Et le mécontentement et le ras-le-bol ne permirent pas aux travailleurs du privé de surmonter leur démoralisation pour profiter des circonstances pour se joindre à une grève qui pouvait être générale. Pourtant le mécontentement était grand, là aussi, et cela se traduisit par la sympathie que l'immense majorité des travailleurs manifestait envers les grévistes. Pourtant cela leur faisait souvent supporter des conditions de vie difficile comme ce fut le cas en Île-de-France du fait de la grève totale de tous les transports en commun, dans une région où les distances domicile-travail sont en moyenne considérables.

Mais dans cette grève, un fait majeur mérite d'être noté, c'est la soudaine combativité des confédérations syndicales, et en particulier la CGT et la CGT-FO.

Ces deux appareils réformistes nous ont montré que, dans ces circonstances, ils ont été capables de marcher délibérément vers une grève générale illimitée (même si elle fut plutôt "généralisée" que générale, et "reconductible" qu'illimitée, mais cela ne change rien sur le fond dans le cas présent).

La CGT, surtout, a agi sans craindre d'être débordée et n'a pas hésité d'une part à utiliser des formes de démocratie directe (qui ne sont d'ailleurs pas démocratiques en toutes circonstances) et d'autre part à entraîner les grévistes les plus combatifs à rendre visite aux moins engagés et à tolérer, encourager ou même organiser les contacts les plus divers et les plus variés entre secteurs, catégories ou professions, en se donnant le luxe, de-ci, de-là, de donner la parole à des gauchistes même ne représentant qu'eux-mêmes ou extérieurs au monde du travail.
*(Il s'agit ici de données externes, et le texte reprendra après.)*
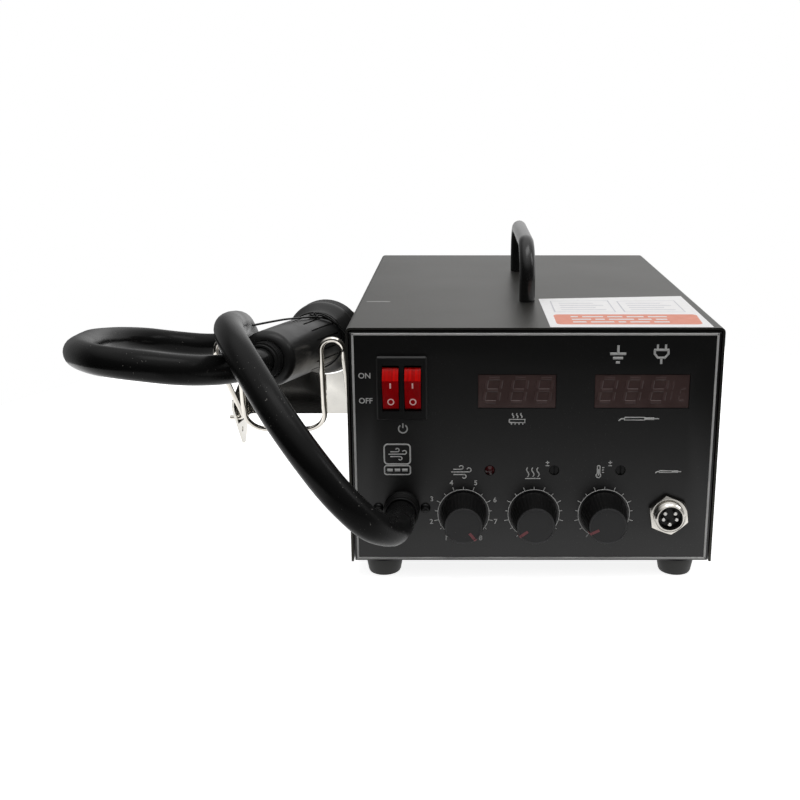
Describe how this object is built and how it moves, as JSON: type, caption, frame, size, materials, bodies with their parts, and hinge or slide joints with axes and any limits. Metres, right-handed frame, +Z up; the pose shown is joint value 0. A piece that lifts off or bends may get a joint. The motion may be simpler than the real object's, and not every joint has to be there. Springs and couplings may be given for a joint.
{
  "type": "hot air rework station",
  "caption": "Black sheet-steel bench box with knobs, displays and twin rockers; a hose loops to a hot air handpiece lying in a side cradle.",
  "frame": {"origin": "middle of the underside of the chassis tray", "axes": "+X to the right as seen from the front, +Y to the back, +Z up"},
  "size_m": [0.3556, 0.3293, 0.1699],
  "materials": {
    "black_powder_coat": "satin powder coat",
    "zinc_steel": "zinc plated",
    "rubber": "matte",
    "black_plastic": "satin",
    "red_plastic": "translucent gloss",
    "smoked_acrylic": "gloss",
    "grey_plastic": "matte",
    "circuit_board": "solder mask",
    "white_plastic": "matte",
    "red_lamp": "gloss",
    "nickel": "bright nickel",
    "chrome": "polished",
    "black_screw": "black oxide",
    "winding_tape": "taped",
    "cast_aluminium": "cast",
    "silicone": "satin",
    "heater_steel": "heat-tinted",
    "cord": "braided"
  },
  "bodies": {
    "station": {"chassis_tray": "black_powder_coat", "top_cover": "black_powder_coat", "carry_handle": "black_powder_coat", "handle_screw_front": "zinc_steel", "handle_screw_rear": "zinc_steel", "cover_screw_front_left": "zinc_steel", "cover_screw_front_right": "zinc_steel", "cover_screw_rear_left": "zinc_steel", "cover_screw_rear_right": "zinc_steel", "bracket_screw_front": "zinc_steel", "bracket_screw_rear": "zinc_steel", "pot_air": "zinc_steel", "pot_heat": "zinc_steel", "pot_temperature": "zinc_steel", "transformer_core": "zinc_steel", "foot_front_left": "rubber", "foot_front_right": "rubber", "foot_rear_left": "rubber", "foot_rear_right": "rubber", "air_hose": "rubber", "switch_bezel": "black_plastic", "hose_gland": "black_plastic", "mains_inlet": "black_plastic", "iron_socket_insert": "black_plastic", "display_window_left": "smoked_acrylic", "display_window_right": "smoked_acrylic", "led_digits_left": "grey_plastic", "led_digits_right": "grey_plastic", "display_board": "circuit_board", "main_board": "circuit_board", "heater_lamp": "red_lamp", "iron_socket_shell": "nickel", "iron_socket_nut": "nickel", "holder_bracket": "nickel", "holder_wire": "chrome", "gland_screw_left": "black_screw", "gland_screw_right": "black_screw", "transformer_winding": "winding_tape", "pump_body": "cast_aluminium", "heat_sink": "cast_aluminium", "air_tube": "silicone"},
    "rocker_left": {"rocker_left": "red_plastic"},
    "rocker_right": {"rocker_right": "red_plastic"},
    "air_knob": {"knob_air": "black_plastic", "pot_shaft_air": "zinc_steel"},
    "heat_knob": {"knob_heat": "black_plastic", "pot_shaft_heat": "zinc_steel"},
    "temperature_knob": {"knob_temperature": "black_plastic", "pot_shaft_temperature": "zinc_steel"},
    "left_trimmer": {"trimmer_rotor_left": "white_plastic"},
    "right_trimmer": {"trimmer_rotor_right": "white_plastic"},
    "fuse_drawer": {"fuse_drawer": "black_plastic"},
    "pump_arm": {"pump_arm": "zinc_steel"},
    "handpiece": {"grip_shell": "rubber", "grip_collar": "rubber", "hose_relief": "rubber", "heater_barrel": "heater_steel", "nozzle": "heater_steel", "tie_cord": "cord"}
  },
  "joints": [
    {"name": "rocker_left_tilt", "type": "hinge", "parent": "station", "child": "rocker_left", "pos_m": [-0.07182, -0.1145, 0.0944], "axis": [-1, 0, 0], "range_deg": [0, 29]},
    {"name": "rocker_right_tilt", "type": "hinge", "parent": "station", "child": "rocker_right", "pos_m": [-0.06078, -0.1145, 0.0944], "axis": [-1, 0, 0], "range_deg": [0, 29]},
    {"name": "air_knob_turn", "type": "hinge", "parent": "station", "child": "air_knob", "pos_m": [-0.03546, -0.1225, 0.0267], "axis": [0, 1, 0], "range_deg": [-280, 0]},
    {"name": "heat_knob_turn", "type": "hinge", "parent": "station", "child": "heat_knob", "pos_m": [0.00082, -0.1225, 0.0267], "axis": [0, 1, 0], "range_deg": [-15, 265]},
    {"name": "temperature_knob_turn", "type": "hinge", "parent": "station", "child": "temperature_knob", "pos_m": [0.03706, -0.1225, 0.0267], "axis": [0, 1, 0], "range_deg": [-25, 255]},
    {"name": "left_trimmer_turn", "type": "hinge", "parent": "station", "child": "left_trimmer", "pos_m": [0.0109, -0.1225, 0.0505], "axis": [0, 1, 0], "range_deg": [-135, 135]},
    {"name": "right_trimmer_turn", "type": "hinge", "parent": "station", "child": "right_trimmer", "pos_m": [0.0448, -0.1225, 0.0505], "axis": [0, 1, 0], "range_deg": [-135, 135]},
    {"name": "fuse_drawer_slide", "type": "slide", "parent": "station", "child": "fuse_drawer", "axis": [0, 1, 0], "range_m": [0, 0.016]},
    {"name": "pump_arm_swing", "type": "hinge", "parent": "station", "child": "pump_arm", "pos_m": [0.0415, 0.006, 0.0315], "axis": [0, 0, 1], "range_deg": [-1.2, 1.2], "stiffness_Nm_per_rad": 0.5},
    {"name": "handpiece_lift", "type": "slide", "parent": "station", "child": "handpiece", "axis": [0, 0, 1], "range_m": [0, 0.06], "deforming": ["air_hose"]}
  ]
}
La grève que nous venons de vivre n'est pas partie de la base, même si le mécontentement était important. Les appareils syndicaux ont dû mobiliser difficilement et progressivement les travailleurs. Il a fallu plusieurs journées d'action (appelées d'en haut), où grèves et manifestations combinées rencontrèrent un succès suffisant pour que, finalement, une fraction des travailleurs, plus directement et plus particulièrement touchée par les mesures gouvernementales, s'engage dans la grève.

Il a fallu que les autres suivent et pour cela vaincre des résistances, une méfiance considérable envers ceux qui étaient entrés les premiers en mouvement. Il a fallu que ces derniers et les syndicats insistent sur le fait qu'ils n'étaient pas entrés en lutte que pour la défense de leurs seuls intérêts catégoriels. Cela ne s'est pas fait du jour au lendemain, ni partout en même temps.

Dans toute cette phase, il a fallu la volonté politique des appareils. Il a fallu l'intervention active, déterminée, volontariste de militants de la CGT, de FO et d'autres syndicats comme la CFDT ou même des autonomes.

La politique, la volonté des appareils, parfois imparfaitement transmise par leurs militants, nécessita l'intervention de responsables pour que la grève s'étende d'abord à l'intérieur de la SNCF, puis à la RATP, puis à la Poste et à d'autres.

Cela dit, les appareils syndicaux n'ont pas changé de nature au cours de cette grève.

Quels que soient les convictions, les idées, les espoirs des militants qui composent ces syndicats, leurs appareils, leurs directions sont depuis très longtemps - voire pour certains depuis toujours - des institutions pour préserver l'ordre social existant. Elles défendent, dans certaines limites, les intérêts des travailleurs auprès du patronat et de État - comme un avocat peut défendre un client - mais il n'est pas question pour elles de remettre en cause la domination capitaliste de la société ou même, à un niveau plus élémentaire, de tenter de changer le rapport de forces bourgeois-travailleurs en faveur de ces derniers.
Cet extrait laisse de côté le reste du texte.